No, the major cause of the lack of convictions is a tacit understanding between parties to go easy on each other. Our neighbours are far less accommodative. Bangladesh’s Sheikh Hasina was arrested during the reign of her arch-rival Khaleda Zia, and returned the favour when she regained power. Zia’s elder son was last year handed a seven-year sentence for money laundering. Battles are even fiercer on our western flank, where the Pakistani army functions as an additional vendetta machine. Following the dismissal of her government in 1996, Benazir Bhutto spent years in exile, while her husband Asif Ali Zardari narrowly failed to get away. He was found guilty of corrupt practices and also indicted for involvement in the killing of Murtaza Bhutto, Benazir’s estranged brother. Benazir’s nemesis Nawaz Sharif was almost handed a death sentence by a military court after Pervez Musharraf’s coup. Only the personal intervention of King Fahd of Saudi Arabia saved him from Zulfikar Ali Bhutto’s fate. And so, while Benazir Bhutto hung out in Dubai and London, and her husband occupied a prison cell, Sharif built steel mills in Islam’s holy land.
It’s a very different scene in India. Here, only the Lalit Modis and Vijay Mallyas need to skip town. The truly powerful stay camped in the Lutyens zone, secure whether in power or out. Sure, there’s the election campaign charade of bringing law breakers to justice. We heard a lot of that in Modi’s stump speeches in 2014. But that was the political equivalent of the famous foot-stomping ritual conducted by Indian and Pakistani soldiers at the Wagah border. Over 30 months since he took oath as prime minister, Modi is still giving the same speech berating Congress corruption. It’s the only thing that gets him fired up. When he focuses on his own government’s programmes, and eschews that mocking tone which has grown so grating, his speeches are as soporific as Arun Jaitley’s snoozefest of a budget speech.
The raincoat crack
And so it was that he targeted Manmohan Singh in parliament with a confused metaphor about showering in a raincoat. If he really believes Singh was personally corrupt during his tenure, why not do something about it? Why not act against those widely perceived to have made illicit gains during Congress rule, Robert Vadra for instance? In striking contrast to celebrities, who undergo trials by FIR as soon as soon they push the envelope, politicians of established parties (the Aam Aadmi Party is exception) get away with murder.
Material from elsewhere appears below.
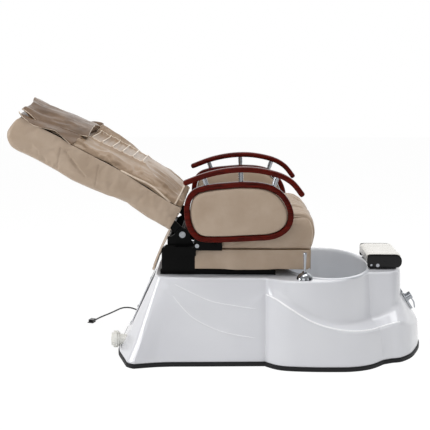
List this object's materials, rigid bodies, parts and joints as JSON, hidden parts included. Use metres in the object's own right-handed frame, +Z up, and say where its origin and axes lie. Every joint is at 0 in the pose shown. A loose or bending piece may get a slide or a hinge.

I mean that literally. The Congress-led United Progressive Alliance government was extraordinarily disinclined to bring to book the perpetrators of Gujarat’s 2002 massacres. Sonia and Rahul Gandhi have restricted themselves to counterproductive slogans about maut ke saudagar and khoon ke dalal, while leaving riot trials to activist citizens and judges. In the years before 2002 in Maharashtra, the Congress and Nationalist Congress Party promised to implement Justice Srikrishna’s report on the Bombay riots of 1993 which clearly indicted the Shiv Sena, but did nothing about it once the poll results were in.
Confederacy of thieves
No surprise, then, that Narendra Modi found time to attend a conference organised by Sharad Pawar on the value chain in sugarcane, and offered a glittering tribute to his political opponent. No wonder that Sharad Pawar was awarded a Padma Vibhushan soon after. And no wonder that Pawar’s nephew Ajit (who shares his uncle’s alleged weaknesses and none of his commitment to development and progressive causes) evaded being accused by the Anti-Corruption Bureau in its chargesheet related to the Balganga dam construction undertaken while he was Maharashtra’s Water Resources minister. Another Nationalist Congress Party heavyweight, Chhagan Bhujbal, is currently in jail, but in his case, as with the Gujarat riots, activists, whistleblowers and engaged judges have done more than the administration to keep the issue alive.
What we have, essentially, is a confederacy of thieves and killers. Unlike political leaders in Bangladesh and Pakistan, our netas have learned that being lenient to opponents when in power increases one’s chances of staying out of prison when in Opposition. They have perfected the art of divorcing talk from action, maintaining rhetoric at fever pitch and praxis in a deep slumber. These political tendencies find their match within a public that is at once outraged by political corruption and unmoved by court proceedings related to cases of graft. It made little difference to Jayalalithaa’s standing in Tamil Nadu when she was convicted by a trial court in 2014. The All India Anna Dravida Munnetra Kazhagam members bowing before Sasikala today didn’t seem to care that she had been judged guilty of stealing public money by the highest court in the land.
Indians have obviously taken to making up their minds about the honesty or otherwise of political figures quite independently of legal proceedings. This trend, like the mutual indulgence demonstrated by politicians, is a consequence of India evolving a vigorous electoral democracy without also developing an efficient and autonomous criminal justice system.